タイの混迷はいつまで続くのか

執筆者:湯沢康介2008年8月号

[バンコク発]タクシン元首相の「傀儡」と揶揄されながら今年二月に発足したタイのサマック政権が大きく揺れている。六党から成る連立政権は下院(定数四百八十)の三分の二の議席を占めるが、タクシン氏直系の最大与党「国民の力党」が、憲法裁判所から解党処分を受ける可能性が出てきたのだ。 最高裁判所は七月上旬、同党副党首だったヨンユット前下院議長が昨年十二月の総選挙の際、選挙法違反(買収)を行なったと認定し、有罪判決を下した。 現憲法は「政党幹部が選挙違反を知りながら放置したと憲法裁が認定し、政党の解散を命じた場合、党首や執行役員の被選挙権を五年間停止する」と規定している。 選挙管理委員会は最高裁判決を受け、同党の解党を求める司法手続きを開始する見通し。
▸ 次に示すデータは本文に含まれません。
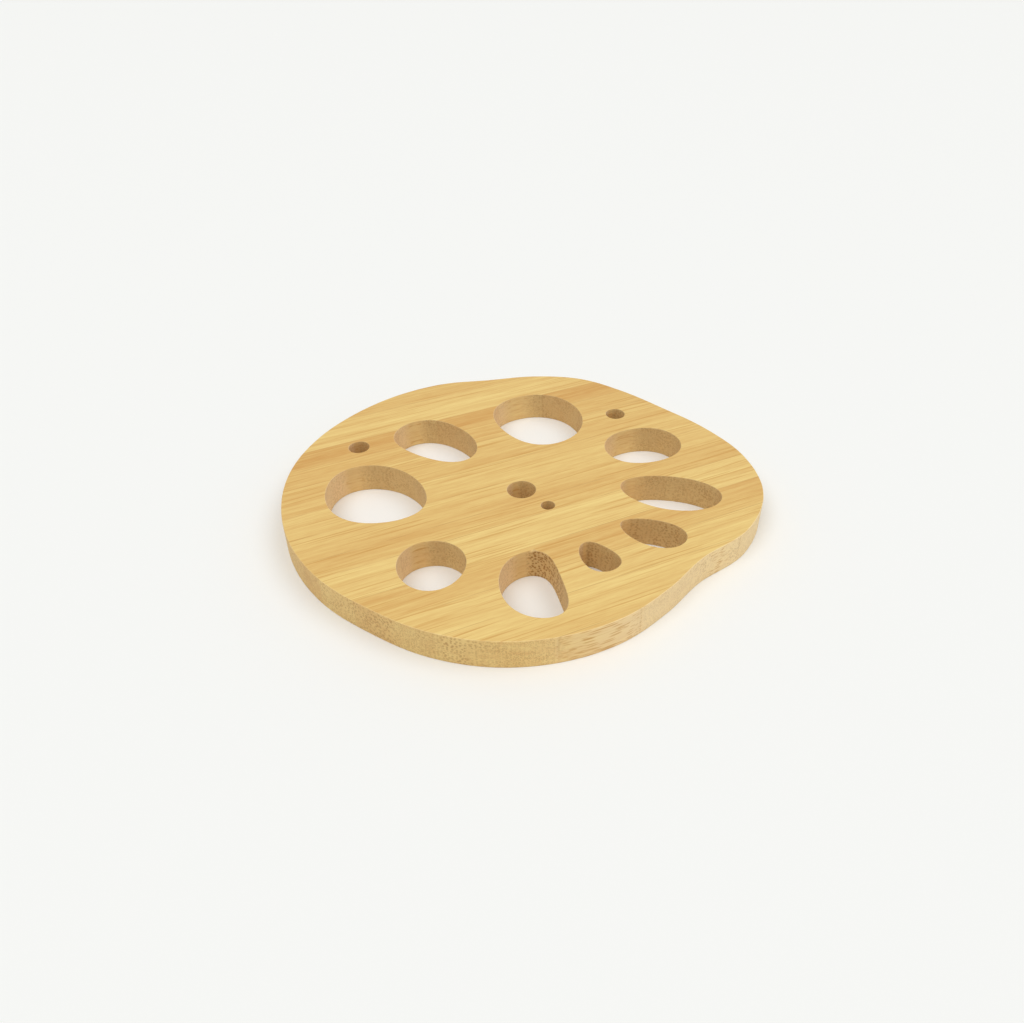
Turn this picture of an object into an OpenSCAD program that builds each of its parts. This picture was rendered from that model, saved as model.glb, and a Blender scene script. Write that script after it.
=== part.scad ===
// Flower frog: a thin organic disc of edge-glued bamboo strips, pierced to hold stems upright
// over the mouth of a vase or bowl. Units are millimetres. +X runs along the bamboo fibres,
// +Z is up, and the origin is the centre of the underside.

/* [Board] */
// Thickness of the board
thickness = 6; // [4:0.5:12]
// Distance from the centre to the rim every 15 degrees, starting along +X, turning toward +Y
rim = [
    43.6, 41.4, 41.4, 42.2, 41.1, 39.9, 41.4, 42.4,
    43.3, 44.4, 45.2, 45.2, 44.8, 44.0, 43.0, 43.1,
    43.0, 42.4, 41.4, 40.0, 39.9, 44.6, 47.1, 46.3
]; // [35:0.1:50]

/* [Glue lines, measured across the fibres from the centre] */
// Between the front sliver and strip 02
glue_01 = -40.8; // [-41.2:0.1:-38]
// Between strips 02 and 03
glue_02 = -32.6; // [-35:0.1:-31.2]
// Between strips 03 and 04
glue_03 = -26.3; // [-28:0.1:-24]
// Between strips 04 and 05
glue_04 = -19.2; // [-19.4:0.1:-18]
// Between strips 05 and 06
glue_05 = -11.5; // [-12.5:0.1:-11.3]
// Between strips 06 and 07
glue_06 = -6.8; // [-7.5:0.1:-6.5]
// Between strips 07 and 08
glue_07 = 0.2; // [0:0.1:2]
// Between strips 08 and 09
glue_08 = 7; // [6.7:0.1:8]
// Between strips 09 and 10
glue_09 = 15.5; // [15.3:0.1:17]
// Between strips 10 and 11
glue_10 = 20.9; // [19:0.1:22]
// Between strips 11 and 12
glue_11 = 27.1; // [26.8:0.1:28]
// Between strips 12 and 13
glue_12 = 36.1; // [34:0.1:38]

/* [Shaped stem holes: centre x, centre y, length, width] */
// Back right, the largest
hole_back_right = [13.5, 18.5, 20.3, 19]; // [-40:0.1:40]
// Back left, a leaning oval
hole_back_left = [-9.4, 19.7, 19.1, 13.6]; // [-40:0.1:40]
// Right
hole_right = [28.4, 0, 15.8, 13]; // [-40:0.1:40]
// Right front, a long slanted oval
hole_right_long = [24.8, -16.1, 19.1, 10.5]; // [-40:0.1:40]
// Left
hole_left = [-26.3, 7.7, 20.9, 16.8]; // [-40:0.1:40]
// Left front, almost round
hole_left_front = [-23.9, -16.3, 12.8, 12]; // [-40:0.1:40]
// Front, egg shaped
hole_front = [-9.7, -28.1, 16.5, 11.6]; // [-40:0.1:40]
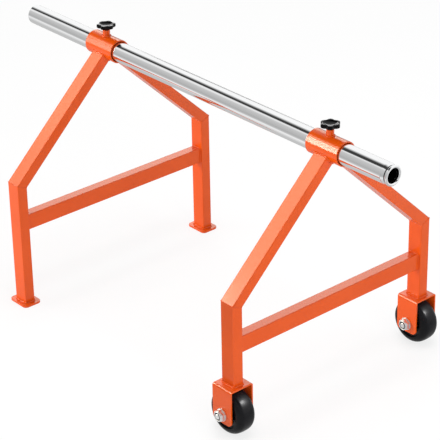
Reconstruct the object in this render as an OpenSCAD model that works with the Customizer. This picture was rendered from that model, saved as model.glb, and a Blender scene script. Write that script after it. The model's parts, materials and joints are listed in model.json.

最終的には、憲法裁に舞台を移し、解党の是非が審理されることになる。 この事態を何とか回避しようと、サマック首相は五月下旬、判決に先立ち、解党規定の削除に向け、憲法改正の動きを本格化させた。これに対し、反タクシン派の市民団体「民主市民連合」は憲法改正に抗議する集会を開始。連日バンコク中心部で「サマックは辞めろ」と連呼しながら座り込みを続け、参加者は一時、約一万人に膨れ上がった。